Grzegorz Schetyna dziwi się oburzeniu Janusza Palikota na sprawdzanie jego oświadczenia majątkowego przez CBA. - Uważam, że polityk jak żona Cezara powinien być przezroczysty - stwierdził Marszałek Sejmu.
Na wniosek warszawskiego urzędu skarbowego Centralne Biuro Antykorupcyjne rozpoczęło kontrolę oświadczeń majątkowych Palikota składanych w latach 2005-2010. Wniosek o wszczęcie kontroli jest objęty tajemnicą skarbową.
Pytany, kto jego zdaniem stoi za decyzją o sprawdzeniu oświadczeń majątkowych Palikota, Schetyna odparł: - Stoją urzędnicy Urzędu Skarbowego, którzy sprawdzają wszystkim posłom i senatorom oświadczenia majątkowe.
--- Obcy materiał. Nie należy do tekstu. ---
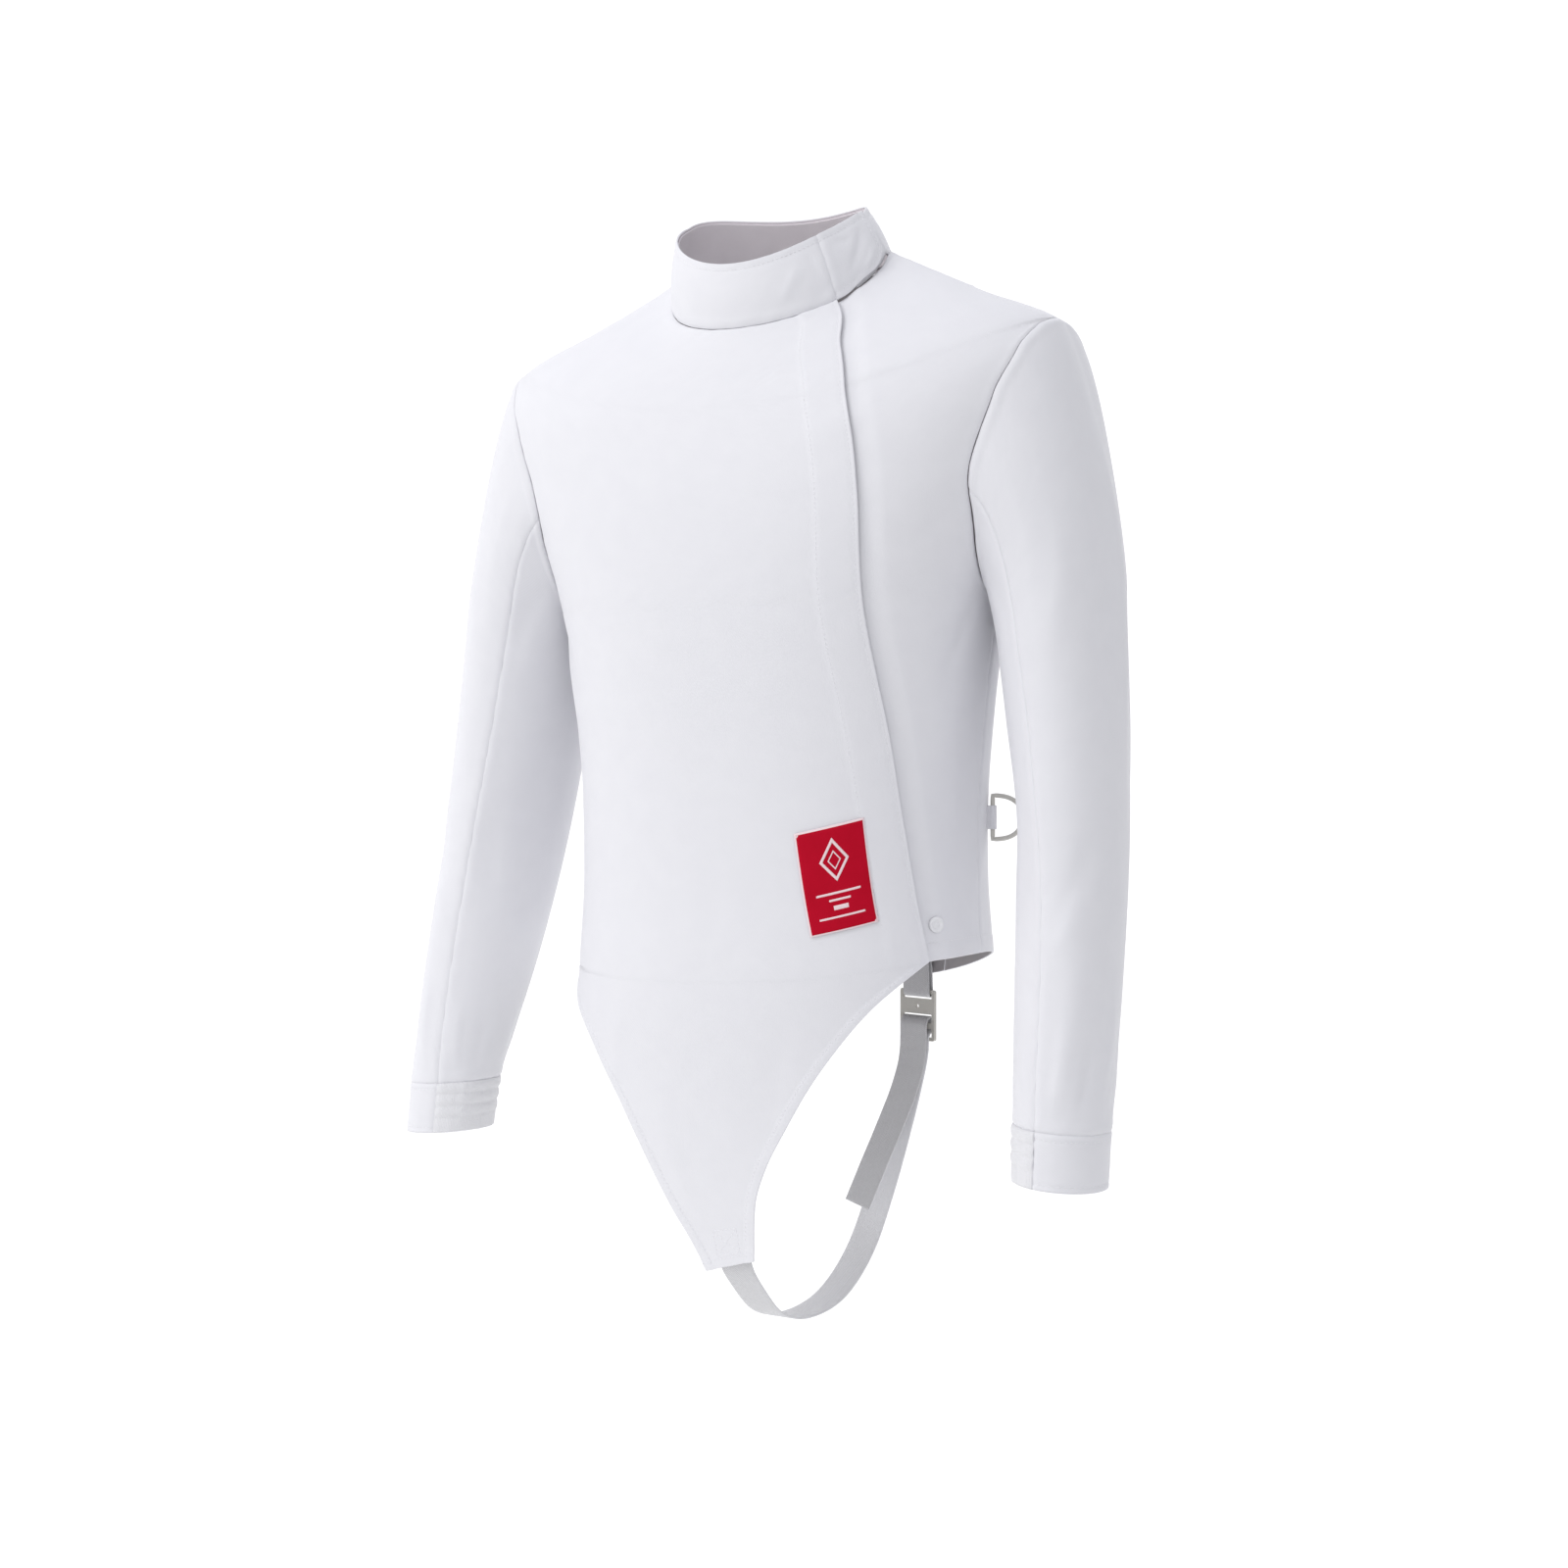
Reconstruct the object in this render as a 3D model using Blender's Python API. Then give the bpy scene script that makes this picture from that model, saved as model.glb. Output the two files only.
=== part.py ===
"""Fencing jacket, worn shape with no wearer, in metres with +Z up.

Axes: +X is the wearer's left, -Y is the front, the origin is the centre of the neck base.
The torso is one lofted surface. Every body panel is cut from it between seam curves,
and the sleeves start on its armhole curves.
"""
import math

import bmesh
import bpy
from mathutils import Vector

MM = 0.001
CLOTH = 2.0 * MM
LINING = 1.0 * MM
WEBBING = 1.6 * MM
SEAM = 0.3 * MM
LAYER = 0.8 * MM
LAP_WIDTH = 36.0 * MM
LAP_DROP = CLOTH + LAYER

HEM_T = 4.0
ARMPIT_T = 7.0
SHOULDER_T = 9.3
PRINCESS_T = 10.1
NECK_T = 11.0

# Torso rings, from the tab to the neck, in millimetres.
# level: ring number. front, side, back: heights of the ring. half: half width.
# y_front, y_back: depth at the centre. power: roundness, 2 is an ellipse.
# turn, tilt: how far the ring goes forward and up for each unit toward the wearer's left.
TORSO_RINGS = (
    # level, front, side, back, half, y_front, y_back, power, turn, tilt
    (0.0, -790, -790, -790, 172, -87, 112, 2.2, -0.22, 0.30),
    (1.0, -740, -740, -740, 172, -104, 114, 2.2, -0.12, 0.14),
    (2.0, -684, -684, -684, 172, -117, 116, 2.2, -0.04, 0.05),
    (3.0, -624, -616, -637, 171, -124, 120, 2.3, 0.0, 0.04),
    (4.0, -568, -556, -587, 170, -126, 124, 2.3, 0.0, 0.04),
    (5.0, -498, -486, -500, 167, -122, 113, 2.3, 0.0, 0.02),
    (6.0, -400, -394, -396, 171, -122, 104, 2.3, 0.0, 0.0),
    (7.0, -290, -280, -276, 186, -128, 114, 2.3, 0.0, 0.0),
    (8.0, -210, -174, -178, 224, -124, 115, 2.3, 0.0, 0.0),
    (9.0, -146, -86, -100, 250, -112, 104, 2.2, 0.0, 0.0),
    (10.0, -103, -39, -40, 168, -96, 87, 2.1, 0.0, 0.0),
    (11.0, -68, -1, -3, 93, -80, 68, 2.0, 0.0, 0.0),
)
# The neck ring falls away from the shoulder sooner than the rings below it.
RING_FALL = 2.0
NECK_FALL = 0.8
NECK_FALL_FROM = 9.4

# Armhole half angle seen from the side point of the ring, in degrees.
ARMHOLE = (
    # level, to the front, to the back
    (7.0, 0, 0),
    (7.15, 14, 13),
    (7.5, 25, 22),
    (8.0, 34, 27),
    (8.6, 35, 25),
    (9.0, 29, 19),
    (9.2, 18, 10.5),
    (9.3, 0, 0),
)

# Closing edge of the outer front, as the angle from the front centre.
CLOSING = (
    # level, degrees
    (4.0, 63),
    (5.0, 57),
    (6.0, 48.5),
    (7.0, 36.5),
    (8.0, 28),
    (9.0, 22.5),
    (10.0, 31),
    (11.0, 50),
)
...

Czytałem, że Palikot zapomniał wpisać, że jest właścicielem samolotu. Uważam, że jak ktoś jest właścicielem samolotu, to powinien wpisywać to do oświadczenia majątkowego - powiedział marszałek.
"Polityk jak żona Cezara"
A wypowiedzi Palikota, w których sugeruje, że zainteresowanie CBA jego oświadczeniami jest efektem gry politycznej, to zdaniem Schetyny "niepotrzebny happening polityczny". - Sprawy majątkowe, finansowe, związane z życiem politycznym, publicznym powinny być zawsze przejrzyste. Nie rozumiem obwiniania kogoś za to, że urzędy skarbowe w Polsce sprawdzają politykom zgodność oświadczeń majątkowych - stwierdził. I dodał: - Uważam, że polityk jak żona Cezara powinien być przezroczysty.
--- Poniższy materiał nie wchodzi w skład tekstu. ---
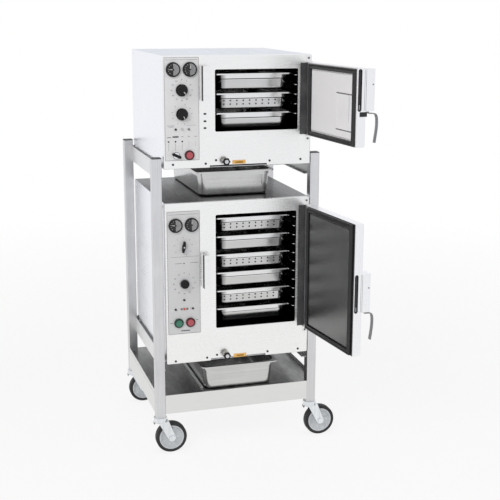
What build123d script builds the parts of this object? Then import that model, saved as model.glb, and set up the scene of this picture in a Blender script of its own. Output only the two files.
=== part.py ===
"""A double convection steamer: two steamer units, one above the other, on a stand with casters.

Frame: millimetres, +X to the viewer's right, +Y to the rear, +Z up.
The origin is on the floor, under the centre of the stand's four posts.
Both doors stand open, as in use, and the hinge angle is a driving dimension.
"""

import os
from math import cos, radians, sin

from build123d import *

os.makedirs("parts", exist_ok=True)

# Driving dimensions of the stand
STAND_WIDTH = 679.4
STAND_DEPTH = 622.3
POST_SIZE = 38.1
POST_WALL = 2.0
POST_CORNER = 2.5
POST_BOTTOM = 152.4
POST_TOP = 1204.8
CAP_THICK = 3.0
CAP_PLUG = 12.0
RAIL_SHEET = 3.0
RAIL_LEDGE = 34.0
RAIL_RETURN = 16.0
RAIL_HEIGHT = 63.5
UPPER_RAIL_DROP = 50.0
LOWER_RAIL_DROP = 42.0
SHELF_TOP = 248.2
SHELF_SHEET = 2.0
APRON_BOTTOM = 168.6
SIDE_APRON_TOP = 265.0
GUIDE_X = -142.5
GUIDE_WIDTH = 12.0
GUIDE_HEIGHT = 6.0

# Driving dimensions of the casters
WHEEL_RADIUS = 63.5
WHEEL_WIDTH = 32.0
TYRE_THICK = 13.0
CASTER_TRAIL = 43.0
AXLE_RADIUS = 5.0
AXLE_NUT = (9.0, 6.0)
STEM_LENGTH = 40.0
KINGPIN_RADIUS = 6.0
KINGPIN_HEAD = (11.0, 8.0)
FORK_SHEET = 4.0
FORK_GAP = 3.0
CROWN_Z = 131.0
CROWN_RADIUS = 27.0
CROWN_REACH = 32.0
FORK_EYE = 15.0
FORK_TOP = (-10.0, 31.0)
RACE_BOTTOM = 135.4
HUB_RADIUS = 14.0
HUB_PROUD = 2.0
WEB_THICK = 10.0
RIM_DEPTH = (6.0, 9.0)
POCKETS = 5
POCKET_RADIUS = 7.5
TREAD_CROWN = 4.0

# Driving dimensions shared by both units
UNIT_WIDTH = 590.6
UNIT_DEPTH = 609.6
FRONT_PROUD = 11.3
SHEET = 1.5
FRONT_PAN_DEPTH = 12.7
BEND_RADIUS = 5.0
NOTCH_WIDTH = 230.0
NOTCH_HEIGHT = 9.0
OPENING_CENTRE_X = 74.0
OPENING_WIDTH = 334.0
OPENING_CORNER = 6.0
LINER_WIDTH = 368.0
LINER_BACK = 576.0
LINER_FLANGE = 8.0
LINER_DROP = 8.0
LINER_RISE = 5.0

# Heights of each unit and of its opening
UPPER_BOTTOM = 1165.7
UPPER_TOP = 1592.2
UPPER_OPENING = (1303.5, 1539.0)
LOWER_BOTTOM = 381.7
LOWER_TOP = 1033.3
LOWER_OPENING = (517.0, 979.0)

# Driving dimensions of the doors
HINGE_X = 283.0
HINGE_OUT = 20.0
DOOR_REACH = 400.0
DOOR_HINGE_EDGE = 9.0
DOOR_THICK = 35.0
DOOR_INNER = -9.0
DOOR_SHEET = 1.5
HINGE_STILE = 20.0
STILE_CORNER = 7.0
LINER_BOSS = 4.0
GASKET_INSET = 3.0
GASKET_WIDTH = 22.0
GASKET_NEAR = 22.0
GASKET_FAR = 397.0
UPPER_DOOR = (1281.0, 1562.0)
LOWER_DOOR = (495.0, 1001.0)
UPPER_DOOR_ANGLE = 95.7
LOWER_DOOR_ANGLE = 96.8
PIN_RADIUS = 4.0
PIN_DEPTH = 22.0
EAR_THICK = 4.0
HINGE_PLATE = (28.0, 2.5)
RUNNING_FIT = 0.05
GAP = 0.3

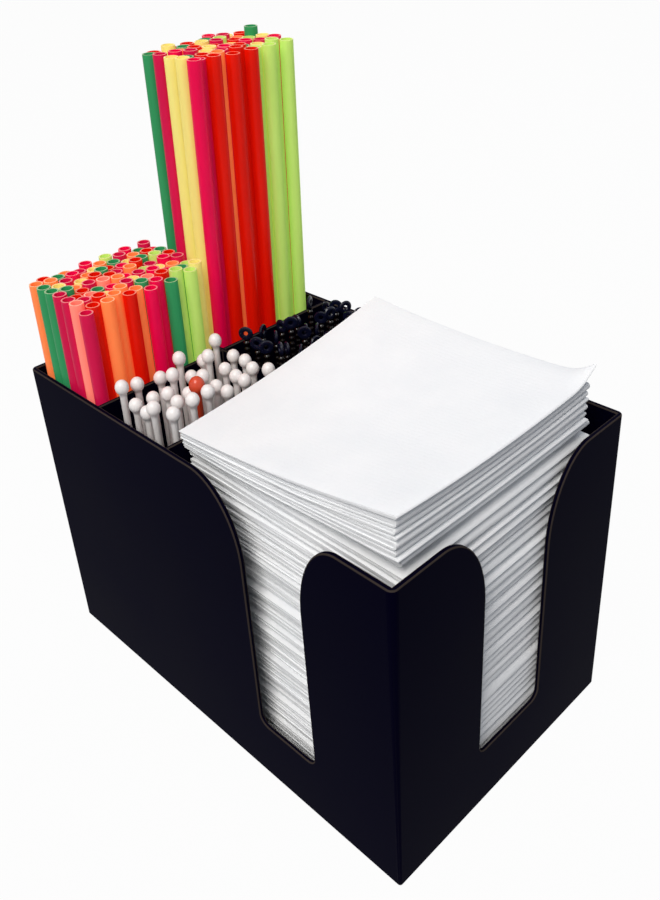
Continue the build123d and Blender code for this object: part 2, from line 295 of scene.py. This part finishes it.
# ---------------------------------------------------------------- what stands in the bays
def bundle_tree():
    """Geometry nodes: a copy of one piece on each foot, turned and stretched as the foot says."""
    tree = bpy.data.node_groups.new("pieces_on_their_feet", "GeometryNodeTree")
    tree.interface.new_socket("Feet", in_out="INPUT", socket_type="NodeSocketGeometry")
    tree.interface.new_socket("Piece", in_out="INPUT", socket_type="NodeSocketObject")
    tree.interface.new_socket("Finish", in_out="INPUT", socket_type="NodeSocketMaterial")
    tree.interface.new_socket("Thickness", in_out="INPUT", socket_type="NodeSocketFloat")
    tree.interface.new_socket("Bundle", in_out="OUTPUT", socket_type="NodeSocketGeometry")
    given = add(tree, "NodeGroupInput")
    turn = add(tree, "GeometryNodeInputNamedAttribute", values={"Name": "turn"}, data_type="FLOAT_VECTOR")
    length = add(tree, "GeometryNodeInputNamedAttribute", values={"Name": "length"}, data_type="FLOAT")
    rotation = add(tree, "FunctionNodeEulerToRotation", {"Euler": turn.outputs["Attribute"]})
    scale = add(
        tree,
        "ShaderNodeCombineXYZ",
        {"X": given.outputs["Thickness"], "Y": given.outputs["Thickness"], "Z": length.outputs["Attribute"]},
    )
    piece = add(tree, "GeometryNodeObjectInfo", {"Object": given.outputs["Piece"]})
    placed = add(
        tree,
        "GeometryNodeInstanceOnPoints",
        {
            "Points": given.outputs["Feet"],
            "Instance": piece.outputs["Geometry"],
            "Rotation": rotation.outputs["Rotation"],
            "Scale": scale.outputs["Vector"],
        },
    )
    real = add(tree, "GeometryNodeRealizeInstances", {"Geometry": placed.outputs["Instances"]})
    finish = add(
        tree,
        "GeometryNodeSetMaterial",
        {"Geometry": real.outputs["Geometry"], "Material": given.outputs["Finish"]},
    )
    add(tree, "NodeGroupOutput", {"Bundle": finish.outputs["Geometry"]})
    return tree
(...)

Palikot powiedział dziennikarzom w poniedziałek, że CBA nie poinformowało go, z jakiego powodu przeprowadza kontrolę jego oświadczeń majątkowych. Jak mówił, przypuszcza, że sprawa może mieć związek z organizowanym przez niego 2 października kongresem Ruchu Poparcia Palikota i chodzi o to, by sprawdzić, czy ma fundusze na pokrycie kosztów organizacji tego kongresu.